CCP §482.040. The plaintiff has
the burden of proof, and the court is not required to accept as true any
affidavit even if it is undisputed. See
Bank of America, supra, at 271, 273.
The
court may issue a right to attach order (Optional Form AT-120) if the plaintiff
shows all of the following: (1) the claim on which the attachment is based is
one on which an attachment may be issued (CCP §484.090(a)(1)); (2) the
plaintiff has established the probable validity of the claim (CCP
§484.090(a)(2)); (3) attachment is sought for no purpose other than the
recovery on the subject claim (CCP §484.090(a)(3); and (4) the amount to be
secured by the attachment is greater than zero (CCP §484.090(a)(4)).
A
claim has “probable validity” where it is more likely than not that the
plaintiff will recover on that claim.
CCP §481.190. In determining this
issue, the court must consider the relative merits of the positions of the
respective parties. Kemp Bros.
Construction, Inc. v. Titan Electric Corp., (2007) 146 Cal.App.4th 1474,
1484. The court does not determine
whether the claim is actually valid; that determination will be made at trial
and is not affected by the decision on the application for the order. CCP §484.050(b).
Except
in unlawful detainer actions, the amount to be secured by the attachment is the
sum of (1) the amount of the defendant’s indebtedness claimed by the plaintiff,
and (2) any additional amount included by the court for estimate of costs and
any allowable attorneys’ fees under CCP section 482.110. CCP §483.015(a); Goldstein v. Barak
Construction, (2008) 164 Cal.App.4th 845, 852. This amount must be reduced by the sum of (1)
the amount of indebtedness that the defendant has in a money judgment against
plaintiff, (2) the amount claimed in a cross-complaint or affirmative defense
and shown would be subject to attachment against the plaintiff, and (3) the
value of any security interest held by the plaintiff in the defendant’s
property, together with the amount by which the acts of the plaintiff (or a
prior holder of the security interest) have decreased that security interest’s
value. CCP §483.015(b). A defendant claiming that the amount to be
secured should be reduced because of a cross-claim or affirmative defense must
make a prima facie showing that the claim would result in an attachment
against the plaintiff.
Before
the issuance of a writ of attachment, the plaintiff is required to file an
undertaking to pay the defendant any amount the defendant may recover for any
wrongful attachment by the plaintiff in the action. CCP §489.210.

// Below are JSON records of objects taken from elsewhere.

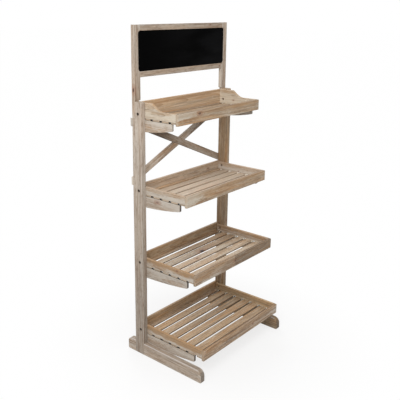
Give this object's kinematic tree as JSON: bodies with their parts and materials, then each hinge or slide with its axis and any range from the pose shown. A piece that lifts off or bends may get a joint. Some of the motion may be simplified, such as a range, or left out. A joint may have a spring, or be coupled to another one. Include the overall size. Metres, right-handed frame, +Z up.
{
  "type": "storage shelf",
  "caption": "Free-standing tiered display shelf of washed wood with slatted trays that deepen towards the floor, a crossed back brace and a framed chalkboard header.",
  "frame": {"origin": "on the floor, midway between the posts and midway along the feet", "axes": "+X to the right seen from the front, +Y towards the back, +Z up"},
  "size_m": [0.61, 0.423, 1.438],
  "materials": {
    "washed_wood": "matt wash",
    "dowel_wood": "bare",
    "chalkboard": "matt board paint on thin hardboard",
    "dark_steel": "dark plated",
    "plain_steel": "zinc plated"
  },
  "bodies": {
    "root": {"chalkboard": "chalkboard", "falling_brace": "washed_wood", "foot_screws": "plain_steel", "frame_screws": "plain_steel", "header_bottom_rail": "washed_wood", "header_dowels": "dowel_wood", "header_left_stile": "washed_wood", "header_right_stile": "washed_wood", "header_top_rail": "washed_wood", "left_foot": "washed_wood", "left_post": "washed_wood", "nails": "plain_steel", "right_foot": "washed_wood", "right_post": "washed_wood", "rising_brace": "washed_wood", "sleeve_nuts": "dark_steel", "tier_1_back_panel": "washed_wood", "tier_1_deck_slats": "washed_wood", "tier_1_front_lip": "washed_wood", "tier_1_front_slat": "washed_wood", "tier_1_left_arm": "washed_wood", "tier_1_left_side": "washed_wood", "tier_1_rear_slat": "washed_wood", "tier_1_right_arm": "washed_wood", "tier_1_right_side": "washed_wood", "tier_2_back_panel": "washed_wood", "tier_2_deck_slats": "washed_wood", "tier_2_front_lip": "washed_wood", "tier_2_front_slat": "washed_wood", "tier_2_left_arm": "washed_wood", "tier_2_left_side": "washed_wood", "tier_2_rear_slat": "washed_wood", "tier_2_right_arm": "washed_wood", "tier_2_right_side": "washed_wood", "tier_3_back_panel": "washed_wood", "tier_3_deck_slats": "washed_wood", "tier_3_front_lip": "washed_wood", "tier_3_front_slat": "washed_wood", "tier_3_left_arm": "washed_wood", "tier_3_left_side": "washed_wood", "tier_3_rear_slat": "washed_wood", "tier_3_right_arm": "washed_wood", "tier_3_right_side": "washed_wood", "tier_4_back_panel": "washed_wood", "tier_4_deck_slats": "washed_wood", "tier_4_front_lip": "washed_wood", "tier_4_front_slat": "washed_wood", "tier_4_left_arm": "washed_wood", "tier_4_left_side": "washed_wood", "tier_4_rear_slat": "washed_wood", "tier_4_right_arm": "washed_wood", "tier_4_right_side": "washed_wood", "tray_bolts": "dark_steel"}
  },
  "joints": []
}
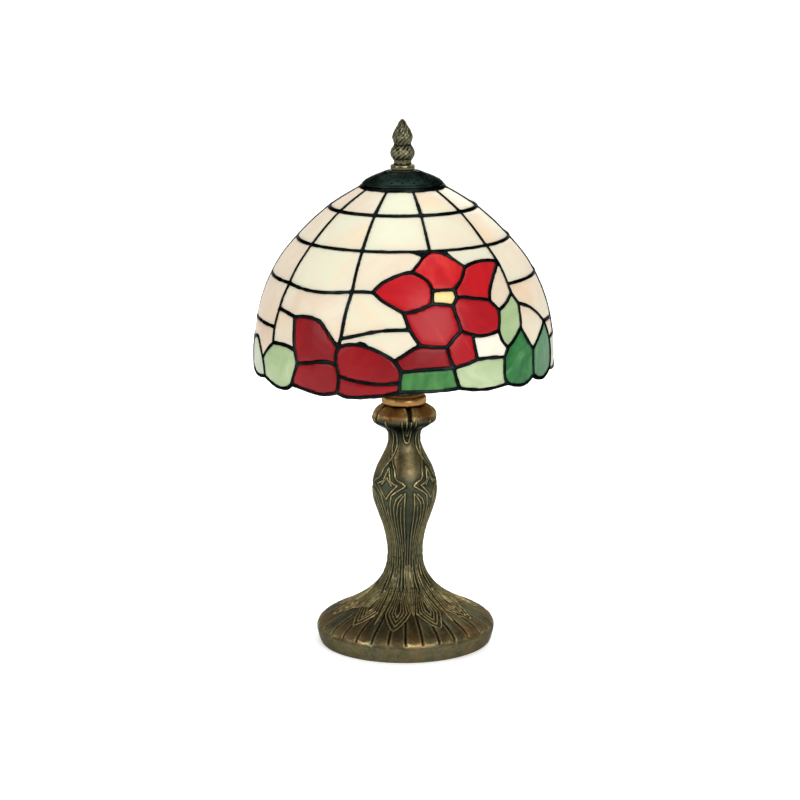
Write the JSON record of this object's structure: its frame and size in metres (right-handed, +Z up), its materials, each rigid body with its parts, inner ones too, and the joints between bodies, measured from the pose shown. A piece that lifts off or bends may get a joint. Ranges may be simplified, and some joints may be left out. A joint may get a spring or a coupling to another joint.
{
  "type": "stained glass table lamp",
  "caption": "Small table lamp with a domed leaded-glass shade of red flowers and green leaves, a vented cap and finial, and a cast bronze-finish pedestal base.",
  "frame": {"origin": "centre of the underside of the foot, on the surface the lamp stands on", "axes": "+Z up along the pipe, -Y is the front, towards the middle of the flower, +X to the right of the front"},
  "size_m": [0.2008, 0.2012, 0.355],
  "materials": {
    "bronze": "antique bronze finish with gilt highlights",
    "gilt_ring": "antique gold, worn",
    "felt": "dark green felt",
    "iron": "raw cast",
    "steel": "zinc plated",
    "brass": "satin brass",
    "black_plastic": "matt",
    "phenolic": "moulded",
    "opal_glass": "opal",
    "clear_glass": "clear",
    "filament": "warm",
    "patina_metal": "dark patina",
    "finial_brass": "antique green-brown brass",
    "solder": "black patina over solder",
    "cream_glass": "opalescent cream with peach mottling",
    "red_glass": "streaky red opalescent",
    "deep_red_glass": "streaky dark red opalescent",
    "yellow_glass": "pale yellow opalescent",
    "white_glass": "white opalescent",
    "dark_green_glass": "streaky dark green",
    "mid_green_glass": "streaky mid green",
    "light_green_glass": "light green opalescent",
    "pale_green_glass": "pale grey green opalescent"
  },
  "bodies": {
    "root": {"cast_base": "bronze", "felt_pad": "felt", "weight_disc": "iron", "lamp_pipe": "steel", "bottom_washer": "steel", "bottom_nut": "brass", "cord_bush": "black_plastic", "neck_ring": "gilt_ring", "harp": "brass", "harp_nut": "brass", "harp_stud": "brass", "socket_cap": "brass", "socket_shell": "brass", "socket_screw_shell": "brass", "socket_insulator": "phenolic", "socket_contact": "brass", "terminal_screws": "brass"},
    "bulb_tip": {"bulb_contact": "steel"},
    "bulb": {"bulb_screw_cap": "steel", "bulb_glass": "opal_glass", "bulb_stem": "clear_glass", "bulb_filament": "filament"},
    "carrier": {"shade_wheel": "brass", "cap_spacer": "brass", "heat_cap": "patina_metal"},
    "finial_washer": {"finial_washer": "brass"},
    "finial": {"finial": "finial_brass"},
    "shade": {"crown_ring": "patina_metal", "ring_seams": "solder", "rib_seams": "solder", "flower_seams": "solder", "rim_wire": "solder", "tiles_row_1": "cream_glass", "tiles_row_2": "cream_glass", "tiles_row_3": "cream_glass", "field_beside_top_petal": "cream_glass", "field_upper": "cream_glass", "field_middle": "cream_glass", "field_lower": "cream_glass", "upper_left_petal": "red_glass", "top_petal": "red_glass", "right_petal": "red_glass", "lower_right_petal": "red_glass", "lower_petal": "red_glass", "flower_heart": "yellow_glass", "small_red_petal": "red_glass", "white_diamond": "white_glass", "half_red_petal": "deep_red_glass", "low_dark_leaf": "dark_green_glass", "low_light_leaf": "light_green_glass", "tall_light_leaf": "light_green_glass", "dark_leaf": "dark_green_glass", "green_leaf": "mid_green_glass", "pale_leaf_right": "pale_green_glass", "pale_leaf_left": "pale_green_glass", "light_leaf": "light_green_glass", "side_petal_upper": "deep_red_glass", "side_petal_lower": "deep_red_glass", "side_petal_right": "deep_red_glass", "side_petal_strip": "deep_red_glass"}
  },
  "joints": [
    {"name": "shade_lift", "type": "slide", "parent": "root", "child": "carrier", "axis": [0, 0, 1], "range_m": [0, 0.15]},
    {"name": "shade_turn", "type": "hinge", "parent": "carrier", "child": "shade", "pos_m": [0, 0, 0.3], "axis": [0, 0, 1], "continuous": true},
    {"name": "finial_rise", "type": "slide", "parent": "carrier", "child": "finial_washer", "axis": [0, 0, 1], "range_m": [0, 0.012]},
    {"name": "finial_screw", "type": "hinge", "parent": "finial_washer", "child": "finial", "pos_m": [0, 0, 0.33], "axis": [0, 0, 1], "range_deg": [0, 4320]},
    {"name": "bulb_rise", "type": "slide", "parent": "root", "child": "bulb_tip", "axis": [0, 0, 1], "range_m": [0, 0.0084]},
    {"name": "bulb_screw", "type": "hinge", "parent": "bulb_tip", "child": "bulb", "pos_m": [0, 0, 0.21], "axis": [0, 0, 1], "range_deg": [0, 1080]}
  ],
  "couplings": [
    {"joint": "finial_screw", "follows": "finial_rise", "rad_per_m": 6283.2},
    {"joint": "bulb_screw", "follows": "bulb_rise", "rad_per_m": 2244}
  ]
}
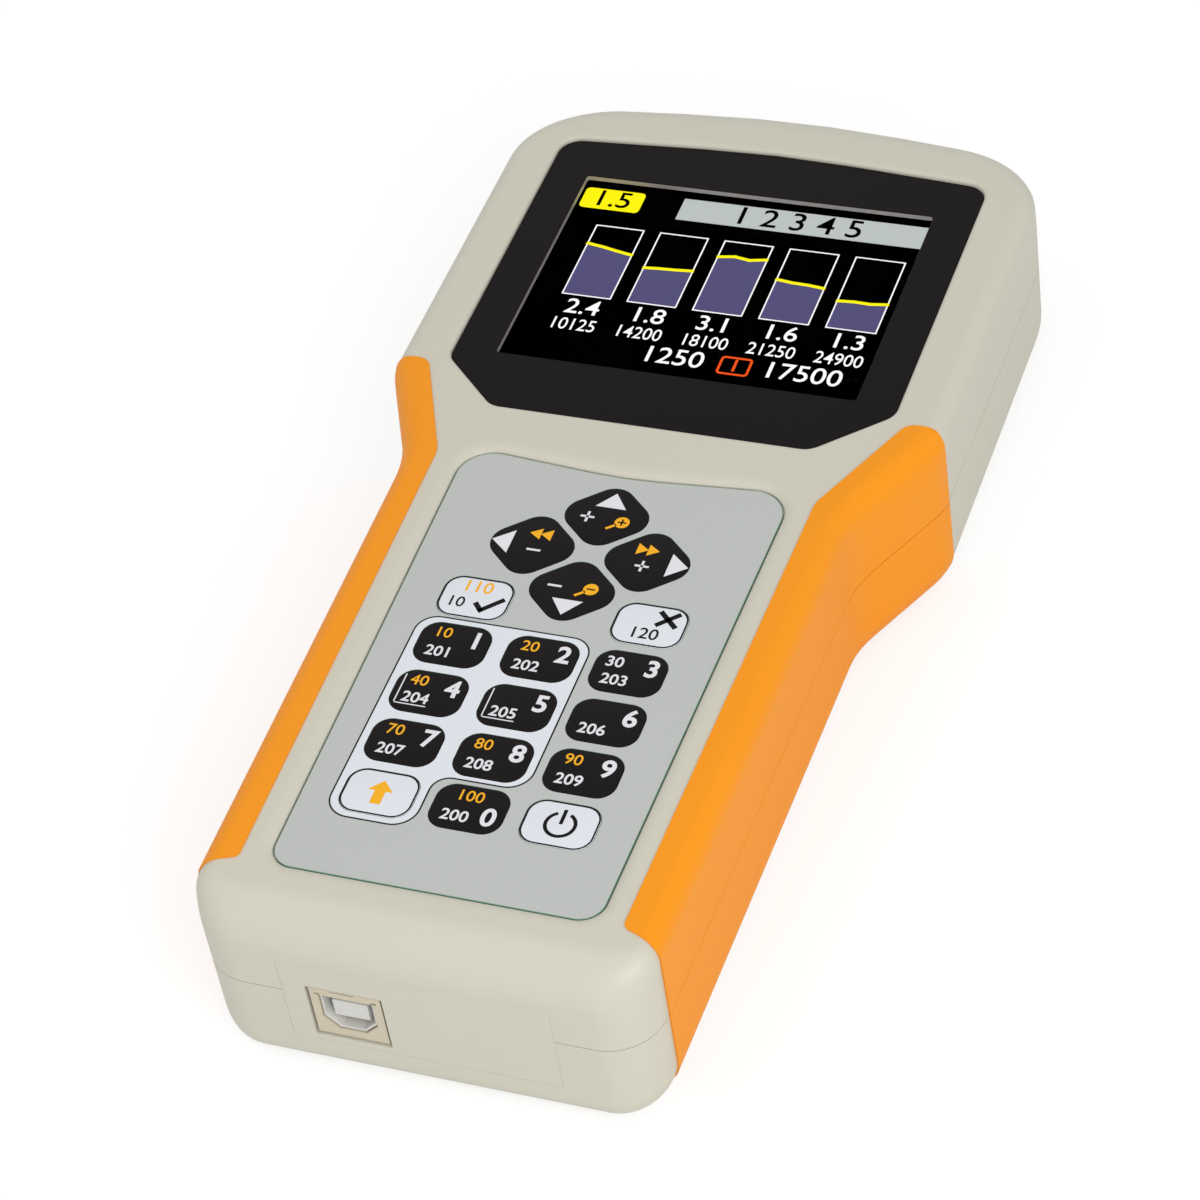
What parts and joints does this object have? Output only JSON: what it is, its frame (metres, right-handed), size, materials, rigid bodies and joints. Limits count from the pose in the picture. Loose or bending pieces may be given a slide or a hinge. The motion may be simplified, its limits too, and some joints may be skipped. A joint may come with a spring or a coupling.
{
  "type": "antenna analyzer",
  "caption": "Hand-held radio antenna analyzer with a colour display, a membrane style keypad, side grips, a computer socket and a threaded antenna socket.",
  "frame": {"origin": "centre of the bounding box on the rear face that the unit lies on", "axes": "+X to the right seen from the front, +Y along the case to the antenna socket, +Z out of the keypad side"},
  "size_m": [0.0998, 0.213, 0.0348],
  "materials": {
    "case": "fine satin moulded plastic, warm light grey",
    "grip": "satin orange soft grip",
    "bezel": "black printed panel",
    "window": "clear pane",
    "lcd": "dark display glass",
    "overlay": "fine satin printed film",
    "key_dark": "satin black with printed legend",
    "key_light": "satin white with printed legend",
    "board": "green circuit board",
    "component": "moulded black",
    "tin": "tinned sheet",
    "socket_metal": "plated sheet shell",
    "insulator": "white moulded insulator",
    "nickel": "nickel plate",
    "brass": "plated brass",
    "cell": "plain shrink jacket",
    "screw": "zinc plate"
  },
  "bodies": {
    "case": {"front_shell": "case", "rear_shell": "case", "lower_end_panel": "case", "socket_pocket": "case", "grip_front_left": "grip", "grip_front_right": "grip", "grip_rear_left": "grip", "grip_rear_right": "grip", "display_bezel": "bezel", "display_window": "window", "lcd_panel": "lcd", "lcd_frame": "tin", "keypad_overlay": "overlay", "keypad_board": "board", "main_board": "board", "keypad_header": "component", "display_header": "component", "processor_chip": "component", "buzzer": "component", "rf_shield": "tin", "battery_contact_foot": "tin", "battery_contact_head": "tin", "usb_shell": "socket_metal", "usb_tongue": "insulator", "antenna_insulator": "insulator", "antenna_socket": "nickel", "antenna_contact": "brass", "battery_cell_left": "cell", "battery_cell_right": "cell", "board_screw_left": "screw", "board_screw_right": "screw", "case_screw_1": "screw", "socket_screw_1": "screw", "case_screw_2": "screw", "socket_screw_2": "screw", "case_screw_3": "screw", "socket_screw_3": "screw", "case_screw_4": "screw", "socket_screw_4": "screw"},
    "cover": {"battery_cover": "case"},
    "key_0_body": {"key_0": "key_dark"},
    "key_1_body": {"key_1": "key_dark"},
    "key_2_body": {"key_2": "key_dark"},
    "key_3_body": {"key_3": "key_dark"},
    "key_4_body": {"key_4": "key_dark"},
    "key_5_body": {"key_5": "key_dark"},
    "key_6_body": {"key_6": "key_dark"},
    "key_7_body": {"key_7": "key_dark"},
    "key_8_body": {"key_8": "key_dark"},
    "key_9_body": {"key_9": "key_dark"},
    "key_f_body": {"key_f": "key_light"},
    "key_power_body": {"key_power": "key_light"},
    "key_ok_body": {"key_ok": "key_light"},
    "key_cancel_body": {"key_cancel": "key_light"},
    "key_up_body": {"key_up": "key_dark"},
    "key_down_body": {"key_down": "key_dark"},
    "key_left_body": {"key_left": "key_dark"},
    "key_right_body": {"key_right": "key_dark"}
  },
  "joints": [
    {"name": "battery_cover_tilt", "type": "hinge", "parent": "case", "child": "cover", "pos_m": [0, -0.0287, 0], "axis": [1, 0, 0], "range_deg": [0, 55]},
    {"name": "key_0_press", "type": "slide", "parent": "case", "child": "key_0_body", "axis": [0, 0, -1], "range_m": [0, 0.00035], "stiffness_N_per_m": 300},
    {"name": "key_1_press", "type": "slide", "parent": "case", "child": "key_1_body", "axis": [0, 0, -1], "range_m": [0, 0.00035], "stiffness_N_per_m": 300},
    {"name": "key_2_press", "type": "slide", "parent": "case", "child": "key_2_body", "axis": [0, 0, -1], "range_m": [0, 0.00035], "stiffness_N_per_m": 300},
    {"name": "key_3_press", "type": "slide", "parent": "case", "child": "key_3_body", "axis": [0, 0, -1], "range_m": [0, 0.00035], "stiffness_N_per_m": 300},
    {"name": "key_4_press", "type": "slide", "parent": "case", "child": "key_4_body", "axis": [0, 0, -1], "range_m": [0, 0.00035], "stiffness_N_per_m": 300},
    {"name": "key_5_press", "type": "slide", "parent": "case", "child": "key_5_body", "axis": [0, 0, -1], "range_m": [0, 0.00035], "stiffness_N_per_m": 300},
    {"name": "key_6_press", "type": "slide", "parent": "case", "child": "key_6_body", "axis": [0, 0, -1], "range_m": [0, 0.00035], "stiffness_N_per_m": 300},
    {"name": "key_7_press", "type": "slide", "parent": "case", "child": "key_7_body", "axis": [0, 0, -1], "range_m": [0, 0.00035], "stiffness_N_per_m": 300},
    {"name": "key_8_press", "type": "slide", "parent": "case", "child": "key_8_body", "axis": [0, 0, -1], "range_m": [0, 0.00035], "stiffness_N_per_m": 300},
    {"name": "key_9_press", "type": "slide", "parent": "case", "child": "key_9_body", "axis": [0, 0, -1], "range_m": [0, 0.00035], "stiffness_N_per_m": 300},
    {"name": "key_f_press", "type": "slide", "parent": "case", "child": "key_f_body", "axis": [0, 0, -1], "range_m": [0, 0.00035], "stiffness_N_per_m": 300},
    {"name": "key_power_press", "type": "slide", "parent": "case", "child": "key_power_body", "axis": [0, 0, -1], "range_m": [0, 0.00035], "stiffness_N_per_m": 300},
    {"name": "key_ok_press", "type": "slide", "parent": "case", "child": "key_ok_body", "axis": [0, 0, -1], "range_m": [0, 0.00035], "stiffness_N_per_m": 300},
    {"name": "key_cancel_press", "type": "slide", "parent": "case", "child": "key_cancel_body", "axis": [0, 0, -1], "range_m": [0, 0.00035], "stiffness_N_per_m": 300},
    {"name": "key_up_press", "type": "slide", "parent": "case", "child": "key_up_body", "axis": [0, 0, -1], "range_m": [0, 0.00035], "stiffness_N_per_m": 300},
    {"name": "key_down_press", "type": "slide", "parent": "case", "child": "key_down_body", "axis": [0, 0, -1], "range_m": [0, 0.00035], "stiffness_N_per_m": 300},
    {"name": "key_left_press", "type": "slide", "parent": "case", "child": "key_left_body", "axis": [0, 0, -1], "range_m": [0, 0.00035], "stiffness_N_per_m": 300},
    {"name": "key_right_press", "type": "slide", "parent": "case", "child": "key_right_body", "axis": [0, 0, -1], "range_m": [0, 0.00035], "stiffness_N_per_m": 300}
  ]
}
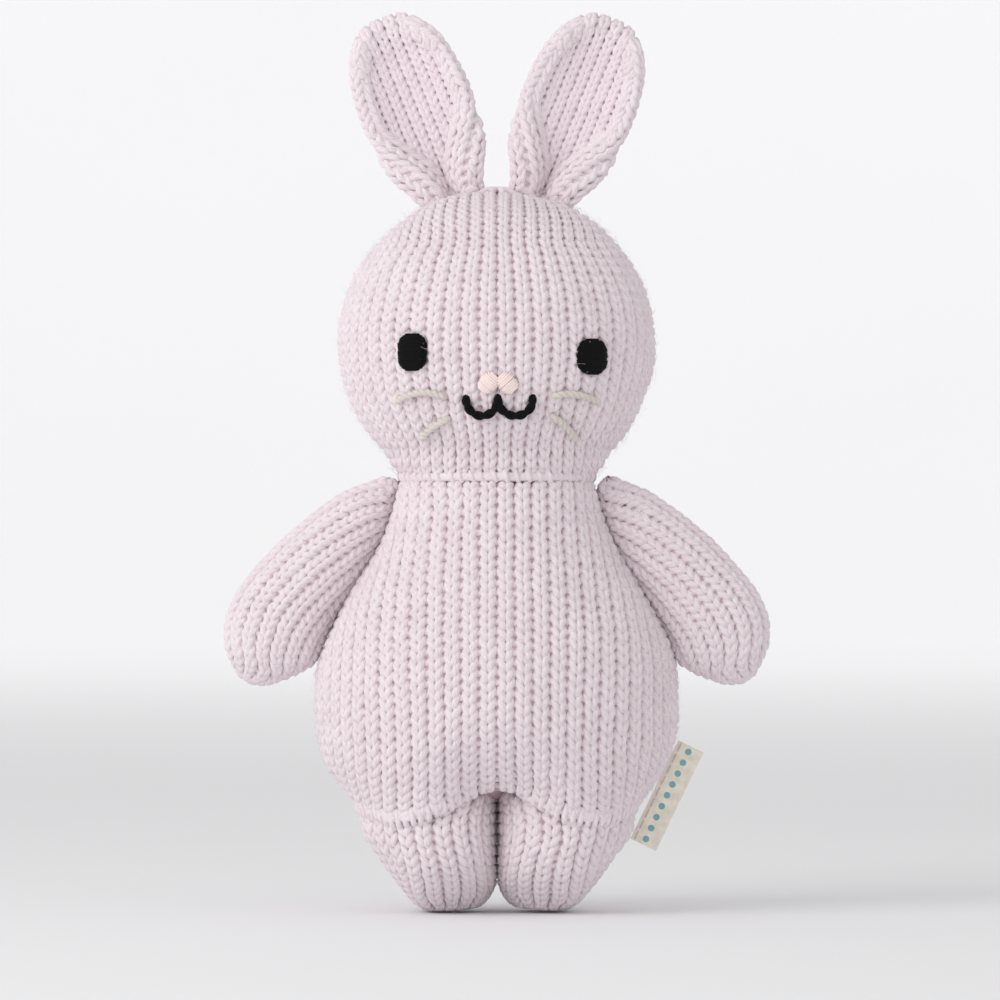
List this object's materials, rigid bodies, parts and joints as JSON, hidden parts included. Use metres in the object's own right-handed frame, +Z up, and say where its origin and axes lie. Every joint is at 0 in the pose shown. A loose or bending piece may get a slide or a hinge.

The undertaking ordinarily is $10,000. CCP §489.220. If the defendant objects, the court may
increase the amount of undertaking to the amount determined as the probable
recovery for wrongful attachment. CCP
§489.220. The court also has inherent
authority to increase the amount of the undertaking sua sponte. North Hollywood Marble Co. v. Superior
Court, (1984) 157 Cal.App.3d 683, 691.
C. Analysis
Plaintiff
Limelight applies for a right to attach order against OneWorld in the amount of
$586,962.09.
RLoom,
LLC (“RLoom”) has filed an opposition alleging that (1) the contracts at issue
were the product of illegal bribes and kickbacks and therefore unenforceable (Khalili
Decl., ¶¶ 2-8; Luo Decl., ¶¶ 7-9); (2) Limelight is not qualified to conduct
business in California ((Khalili Decl., ¶ 10; Ex. 3); and (3) the declaration
attached to the application does not provide sufficient foundation to
authenticate the purported agreements (Opp. at 5-6).
Limelight replies that RLoom’s opposition is untimely under CCP
section 1005 and requests a continuance should the court consider it. Reply at 2-3.
Limelight is incorrect because the motion deadlines in CCP section 1005
do not govern timing on this application.
A defendant who opposes issuance of a right to attach order must file
and serve a notice of opposition and supporting affidavit at least five court
days before the date set for hearing.
CCP §484.050(e). The opposition filed and served on February 2
for the February 9 hearing is timely.
The court need not address any of the parties’ arguments
because Limelight failed to file a supporting memorandum of points and
authorities and merely attached a declaration and exhibits to its application. An
application for a right to attach order is a law and motion matter. CRC 3.1103(a)(2). All law and motion matters require a
memorandum of points and authorities detailing the basis for the motion. CRC 3.1113(a). The absence of a memorandum may be construed
as an admission that the motion is not meritorious. CRC 3.1113(a).[1]
The
application is denied as procedurally defective.
[1]
Additionally, to the extent that Limelight purports to rely on its verified
Complaint, a corporate plaintiff cannot treat a complaint verified by one of
its officers as an affidavit to support allegations therein. CCP §446(a).